The inspiration for my interest in biotech actually began in my adulthood, specifically in the ninth grade. During a nationwide ecology project, my team and I analyzed the induction of chlorophyll fluorescence in different plants. This research aimed to understand the levels of pollution in our environment and to explore which plants could help mitigate these issues—long before artificial intelligence became mainstream. This early experience sparked my passion for using data analysis to identify and address real-world problems.
How do you see AI evolving in terms of its role in national and global security?
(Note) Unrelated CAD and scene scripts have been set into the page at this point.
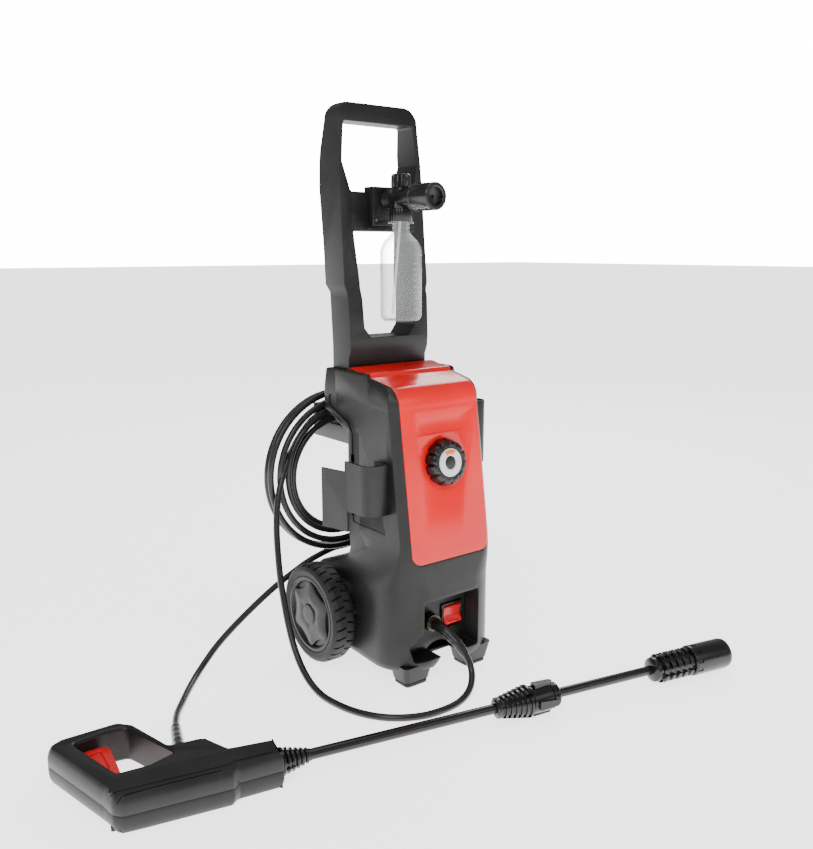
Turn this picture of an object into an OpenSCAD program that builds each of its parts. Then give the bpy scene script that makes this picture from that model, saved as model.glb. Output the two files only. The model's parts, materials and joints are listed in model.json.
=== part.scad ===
// Upright pressure washer with its gun, lance, foam bottle and high-pressure hose.
// Millimetres, +Z up. The machine faces -Y; its gun and lance lie on the floor beside it.

/* [Placing] */
// Place of the machine's centre plane along X
machine_x = 101; // [95:0.5:107]
// Place of the machine's own origin along Y
machine_y = 91; // [85:0.5:97]
// Place of the gun's front end along X
gun_x = -199; // [-205:0.5:-193]
// Place of the gun's front end along Y
gun_y = -89.5; // [-95:0.5:-83]
// Turn of the gun and lance on the floor
gun_turn = -12.75; // [-13.5:0.25:-12]
// Height of the lance's axis above the floor
lance_z = 22.5; // [22.5:0.5:24]

/* [Body] */
// Half width of the upper body
body_half = 80; // [78:0.5:82]
// Half width of the lower body in front of the wheels
bulge_half = 95; // [93:0.5:97]
// Half width of the lower body between the wheels
rear_half = 89; // [87:0.5:90]
// Foremost face of the lower body
bulge_front = -103; // [-105:0.5:-102]
// Underside of the body's shells
body_bottom = 22; // [20:1:24]
// Height of the roof where it meets the handle
roof_z = 438; // [435:1:441]
// Slope of the roof towards the front
roof_slope = 10.9; // [9:0.1:12]
// Thickness of the moulded shells
wall = 3; // [2.5:0.1:3.5]
// Backward lean of the front panel
panel_lean = 8; // [7:0.25:9]
// Half width of the front cover on the panel
cover_half = 69; // [66:0.5:70]
// Lower edge of the front cover
cover_bottom = 178; // [174:1:184]
// Half width of the recess for the outlet and the switch
recess_half = 50; // [48:1:52]
// Back wall of that recess
recess_y = -70; // [-72:0.5:-69]

/* [Handle] */
// Top of the handle
handle_top = 800; // [790:1:810]
// Widest half width of the handle
handle_half = 74.5; // [72:0.5:76]
// Middle height of the crosspiece
crosspiece_z = 652; // [648:1:656]
// Height of the crosspiece
crosspiece_h = 54; // [50:1:56]

/* [Wheels] */
// Radius of the wheels
wheel_r = 73; // [70:0.5:75]
// Width of one wheel
wheel_w = 40; // [36:0.5:42]
// Inner face of each wheel, from the centre plane
wheel_inner = 95; // [94.5:0.5:97]
// Place of the axle behind the body's origin
wheel_y = 65; // [62:0.5:68]
// Radius of the axle
axle_r = 6; // [5:0.5:7]

/* [Controls] */
// Height of the pressure knob on the panel
knob_z = 311; // [305:1:317]
// Radius of the knob
knob_r = 33; // [30:0.5:34]
// Depth of the knob
knob_depth = 14; // [12:0.5:16]
// Middle of the switch across the body
rocker_x = 25.5; // [24:0.5:27]
// Middle height of the switch
rocker_z = 76.5; // [75:0.5:78]
// Angle that the switch rocks through
rocker_swing = 18; // [14:1:18]

/* [Outlet] */
// Place of the outlet across the body
outlet_x = -16; // [-18:0.5:-15]
// Height of the outlet
outlet_z = 78; // [76:0.5:79]

/* [Foam set] */
// Height of the foam nozzle's axis
foam_z = 669; // [667:0.5:670]
// Place of the bottle's axis
bottle_y = 15; // [13:0.5:16]
// Radius of the bottle
bottle_r = 29.5; // [27:0.5:30.5]
// Underside of the bottle
bottle_bottom = 500; // [496:1:506]
// Wall of the bottle
bottle_wall = 1.5; // [1.2:0.1:2]
// Radius of the foam nozzle's barrel
foam_nozzle_r = 18.5; // [17:0.5:19]

/* [Gun and lance] */
// Thickness of the gun across its flat side
gun_thick = 45; // [42:0.5:45]
// Wall of the gun's shells
gun_wall = 3; // [2.5:0.1:3.5]
// Radius of the lance's tubes
tube_r = 6.5; // [6:0.25:7]
// Angle that the trigger is squeezed through
trigger_swing = 9; // [6:0.5:9]

/* [Hose] */
// Diameter of the high-pressure hose
hose_d = 9.4; // [9:0.1:10]
// Middle of the hose coil across the body
coil_x = -42; // [-44:0.5:-40]
// Middle height of the hose coil
coil_z = 268; // [266:0.5:270]
// Outer radius of the hose coil
coil_outer = 128; // [126:0.5:129]
// Inner radius of the hose coil
coil_inner = 78; // [77:0.5:80]

/* [Hidden] */

black_plastic = [0.11, 0.12, 0.115];
soft_black = [0.06, 0.06, 0.065];
bright_red = [0.93, 0.10, 0.13];
steel = [0.70, 0.71, 0.73];
brass = [0.78, 0.62, 0.30];
copper = [0.72, 0.42, 0.25];
clear_plastic = [0.85, 0.93, 0.95, 0.4];
off_white = [0.90, 0.90, 0.88];

eps = 0.1;              // thickness of the slices that a hull spans
reach = 300;            // longer than anything it cuts
running = 0.05;         // radial clearance of a shaft in its hole
gap = 0.4;              // clearance between other moving faces

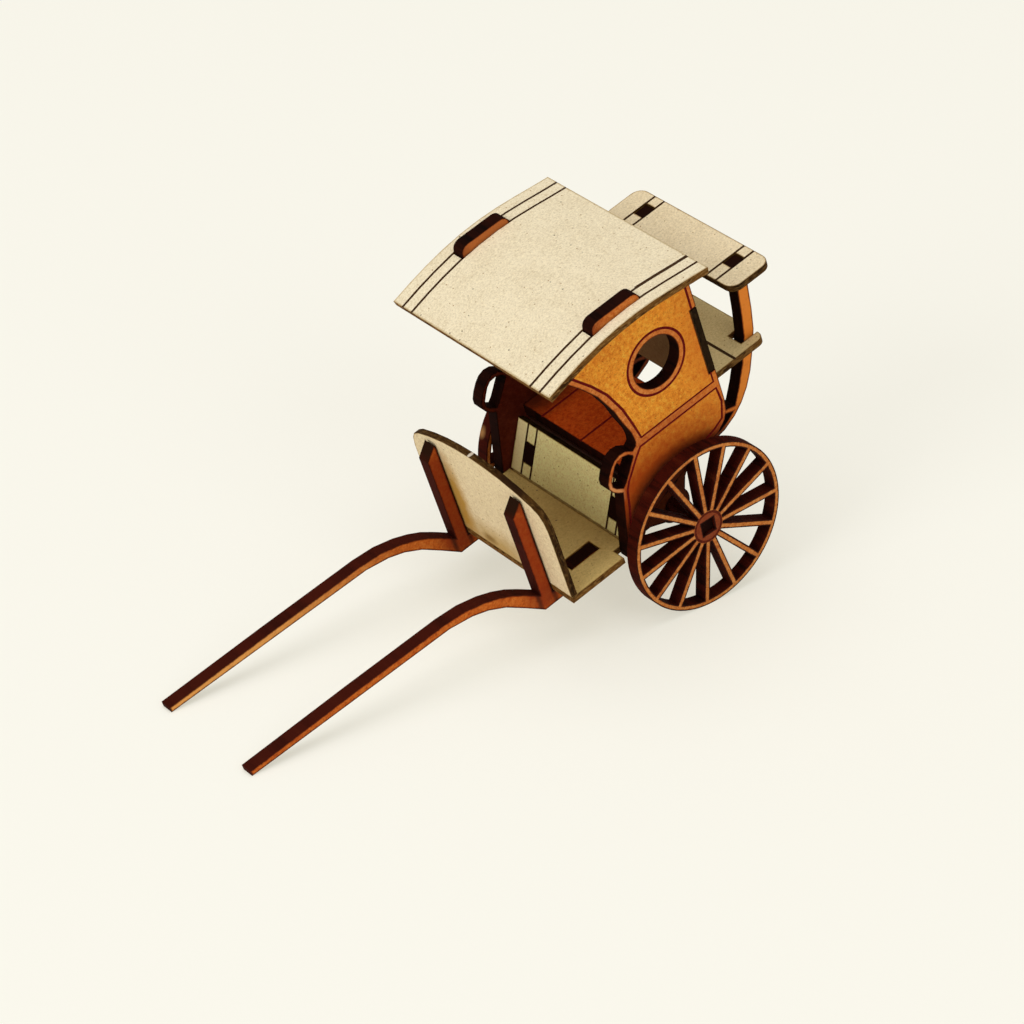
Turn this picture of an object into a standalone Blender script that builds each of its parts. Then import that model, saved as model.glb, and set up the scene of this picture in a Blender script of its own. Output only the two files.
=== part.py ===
"""Flat-pack model of a two-wheeled cab, cut from fibreboard and greyboard, resting on its wheels and shaft tips."""
import math

import bmesh
import bpy
from mathutils import Matrix, Vector

# Driving sizes in metres. Body frame: X forward, Y left, Z square to the floor, zero at the axle centre.
boardThickness = 0.0020
cardThickness = 0.0010
fitGap = 0.00015
frameMidY = 0.0095
panelMidY = 0.0140
wheelMidY = 0.0167

wheelRadius = 0.01275
rimWidth = 0.00082
hubRadius = 0.0026
spokeWidth = 0.0009
spokeCount = 15
wheelTurn = math.radians(6.2)
axleSide = 0.0020
axleHalfLength = 0.0173
axleGap = 0.0001
bearingRadius = 0.00164
bossRadius = 0.0027

shaftReach = 0.0725
shaftHeight = 0.00985
armRootHeight = 0.00235
beamBottom = 0.00045
beamTop = 0.00153
beamFront = 0.02410
uprightFront = 0.02415
uprightRear = 0.02215
uprightCorner = 0.0169
uprightApexX = 0.02235
uprightApex = 0.01885
uprightShoulder = 0.0183
strutReach = 0.0223
strutHeight = 0.02805
strutTabFront = 0.01985
strutTabRear = 0.02195
tabSink = 0.0003
floorTabFront = 0.01825
floorTabRear = 0.01355

floorTop = 0.00268
floorFront = 0.0220
floorRear = 0.0105
floorHalfWidth = 0.0150
floorNotchFront = 0.0125
floorNarrowHalf = 0.01285
panelFootFront = 0.01165
panelFootRear = 0.00875
dashHalfWidth = 0.0150
dashTop = 0.0210
innerHalfWidth = 0.01285

riserFootX = 0.00946
riserFootHeight = 0.00212
riserLean = math.radians(28.8)
riserLength = 0.0079
riserTabLow = 0.0022
riserTabHigh = 0.0050
seatUnderside = 0.0088
seatFront = 0.0052
seatRear = 0.0081

panelReach = 0.0100
panelHeight = 0.0370
panelTabFront = 0.0063
panelTabRear = 0.0022
panelTabProud = 0.0012
panelTabRound = 0.0013
windowX = 0.0016
windowShare = 0.7614
windowRadius = 0.00391
wallRear = 0.0100
wallBottom = 0.0150
wallTabLowShare = 0.5554
wallTabHighShare = 0.8554
panelRearLow = 0.0148

roofFront = 0.0164
roofRise = 0.0023
roofOverhang = 0.0021

footTop = 0.0170
footFront = 0.01015
footRear = 0.0206
footHalfWidth = 0.0123
footNotchInner = 0.0079
footNotchDepth = 0.0176
footRound = 0.0013
driverFront = 0.0167
driverRear = 0.0239
driverHalfWidth = 0.0140
driverRound = 0.0017

roofHeight = panelHeight + roofRise
roofHalfWidth = panelMidY + boardThickness / 2 + roofOverhang
panelTabTop = roofHeight + panelTabProud
windowZ = windowShare * panelHeight
wallTabLow = wallTabLowShare * panelHeight
wallTabHigh = wallTabHighShare * panelHeight
driverTop = strutHeight + fitGap + cardThickness
strutTabTop = driverTop - tabSink

# Outline points as shares of the sizes above: (share of a length, share of a height).
shaftTopShares = ((1, 1), (0.7586, 0.9746), (0.5393, 0.934), (0.4897, 0.8934), (0.4455, 0.797), (0.4138, 0.6904),
                  (0.3862, 0.5685), (0.3614, 0.4213))
shaftBottomShares = ((0.3697, 0.2132), (0.4083, 0.467), (0.4441, 0.6294), (0.4793, 0.731), (0.531, 0.8071),
                     (0.7586, 0.8629), (1, 0.9137))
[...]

AI has the potential to transform national and global security, especially in areas like biodefense, where speed and accuracy are crucial. We’re at a point now where we can use machine learning not just to analyze data, but to derive insights and make decisions in real-time. I believe AI will play an increasingly vital role in preventing crises before they happen, from natural pandemics to bioterrorist attacks. It’s about leveraging data and technology to create a layer of defense that’s proactive rather than reactive.
What are some of the biggest challenges you face in making this vision a reality?
One of the biggest challenges is data integration. The kind of system I’m proposing needs access to various data sources—hospital records, environmental sensors, and other public health databases—and integrating these different types of data in a coherent and secure manner is a complex task. Another challenge is ensuring privacy. Using medical data always raises privacy concerns, so developing a system that can extract useful information without compromising individual privacy is key. Lastly, there’s the challenge of gaining trust and collaboration across different institutions—governments, hospitals, and research bodies all need to work together for a solution like this to be effective.
Finally, what drives you to keep pushing forward in this field?
I think the most motivating factor for me is the potential to make a real difference. AI is a powerful tool, and if we can use it to protect people from biological threats, we have a moral obligation to do so. My work in biodefense and my experience in AI have shown me that technology when used responsibly, can save lives. That’s what drives me every day—knowing that the work I do might help prevent the next pandemic or mitigate the impact of a biological attack. I lost my father in the war in Ukraine, and this experience has given me a profound understanding of the value of human life. While I cannot stop wars around the world, I do have the opportunity to use my skills to save lives and make a meaningful impact.